Even though this is his third season at Arkansas, Kaden Henley still seems to be buried on the depth chart. He has yet to appear in a game and didn’t get much, if any, action with the first-team defense during the spring, despite the position being low on numbers.

The fact that he’s a local kid who played at Shiloh Christian just down the road in Springdale has probably helped the Razorbacks hang on to him this long. Perhaps he sticks with it and carves out a role in the future, but — at least as of now — it doesn’t look like he’ll play much on defense this year.

The other two players listed in this section are true freshmen.

We put an asterisk by JuJu Pope because Sam Pittman told us they viewed him more as a nickel and he worked with the defensive backs this spring, but he’s still listed as a linebacker on the roster.

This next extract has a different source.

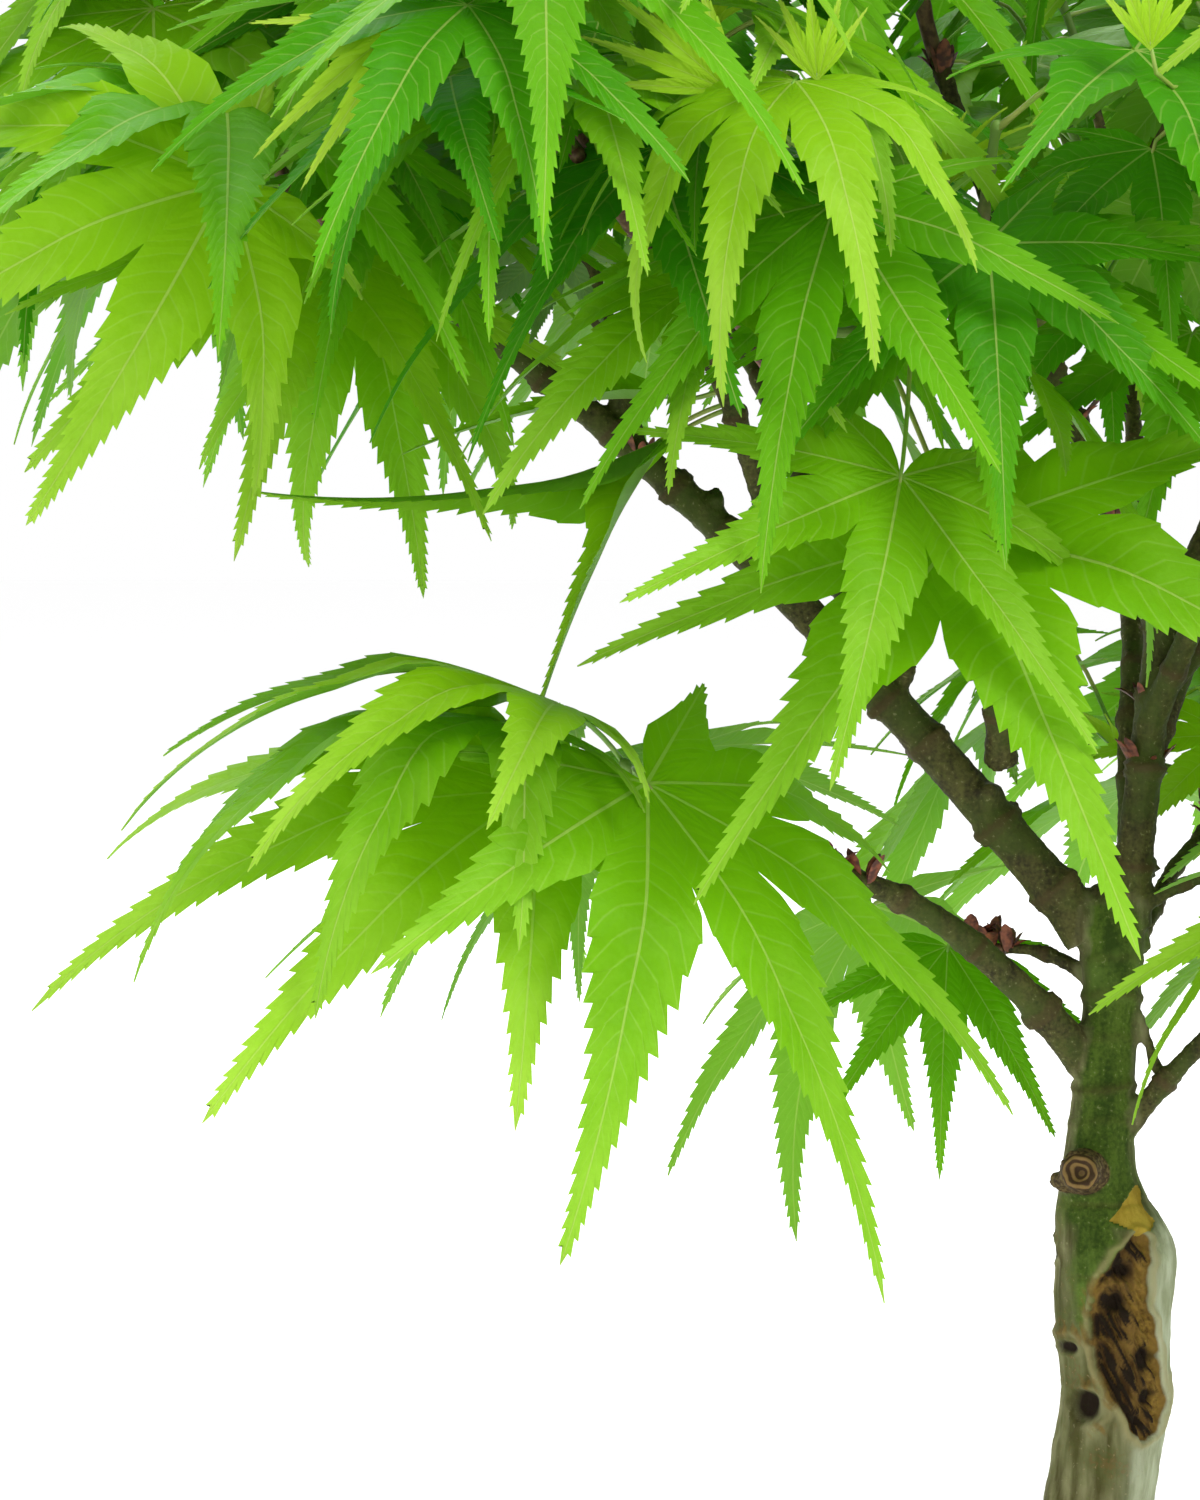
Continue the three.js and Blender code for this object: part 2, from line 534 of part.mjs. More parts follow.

It’s also hard to say much about Justin Logan because he spent most of the spring in a green non-contact jersey due to an injury. He still got the benefit of going through practices and learning the playbook, but being limited makes it hard to slot him in any of the above sections.

The Walk-Ons

Brooks Both, Brooks Yurachek, Mason Schueck, Preston Davis, Joseph Whitt

This group shouldn’t be discounted because recent Arkansas walk-on linebackers include Grant Morgan and Jackson Woodard, the latter of whom earned first-team All-MWC honors at UNLV last season.

Both of those guys were in-state products. That’s also the case with five walk-on linebackers on this year’s team, with Joseph Whitt (Prosper, Texas) being the lone exception.

Considering he’s been around the longest and played some special teams, Harrison native Brooks Both has the best chance of carving out a role this year, even if it’s still on special teams.

Brooks Yurachek, the son of Arkansas athletics director Hunter Yurachek, played his high school ball at Fayetteville High and spent last year at Wake Forest before deciding to transfer home.

Mason Schueck is entering his third season in the Arkansas football program after starring at Pulaski Academy in Little Rock, while Preston Davis is a true freshman out of Little Rock Christian.